Viele Menschen sind offenbar nicht bereit, die Zeichen dieser Welt wahrzunehmen. Die Folgen des Klimawandels zerstören die Lebensgrundlage von Millionen Menschen, die Grundfeste unserer Demokratie gerät in vielen Orten auf der Welt ins Wanken, Menschen müssen vor Kriegen fliehen. Da wäre ja eigentlich die erste Frage: Wie schaffen wir eine Welt, in der alle Menschen gut miteinander leben können?

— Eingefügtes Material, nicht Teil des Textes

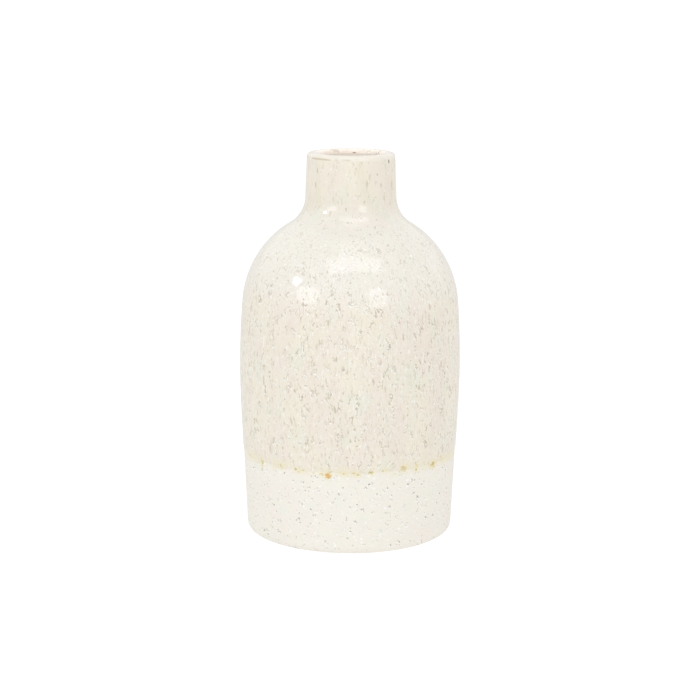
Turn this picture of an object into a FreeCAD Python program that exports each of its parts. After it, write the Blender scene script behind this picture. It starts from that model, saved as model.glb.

Aber stattdessen sehen wir, dass auf der einen Seite die Ignoranz gegenüber denjenigen, denen es schlechter geht als uns, zunimmt und sich viele Menschen auf der anderen Seite auf ihren Egoismus zurückziehen. Rechtsextreme Parteien spielen auf dieser Klaviatur und unterfüttern dies zusätzlich mit Nationalismus, Rassismus und Abschottungsideen.

Wie können diese Wählerinnen und Wähler zu demokratischen Werten und Zielen zurückgeholt werden?
Wir brauchen wieder mehr Räume des realen Austauschs, in denen wir auch ehrlich miteinander streiten können. Denn im demokratischen Diskurs ist es wichtig, über unterschiedliche Positionen zu sprechen, um kompromissfähig zu werden. Elementar ist dabei jedoch, dass wir klare Grenzen ziehen, nämlich dann, wenn Aussagen diskriminierend, menschenverachtend oder demokratiefeindlich werden. Wir müssen nicht jede Aussage tolerieren. Und es gehört zur demokratischen Auseinandersetzung dazu, Haltung zu zeigen und zu widersprechen. Auch müssen wir immer wieder bewusst machen, dass Rechtsextreme gezielt provozieren und spalten wollen und dabei systematisch und bewusst Grenzen überschreiten, um ihre Positionen zu verharmlosen.

Abbildung: Pfarrer Thomas Wisch sieht die Ergebnisse der Europawahl am 9. Juni mit Sorge und wünscht sich einen ehrlichen gesellschaftlichen Austausch.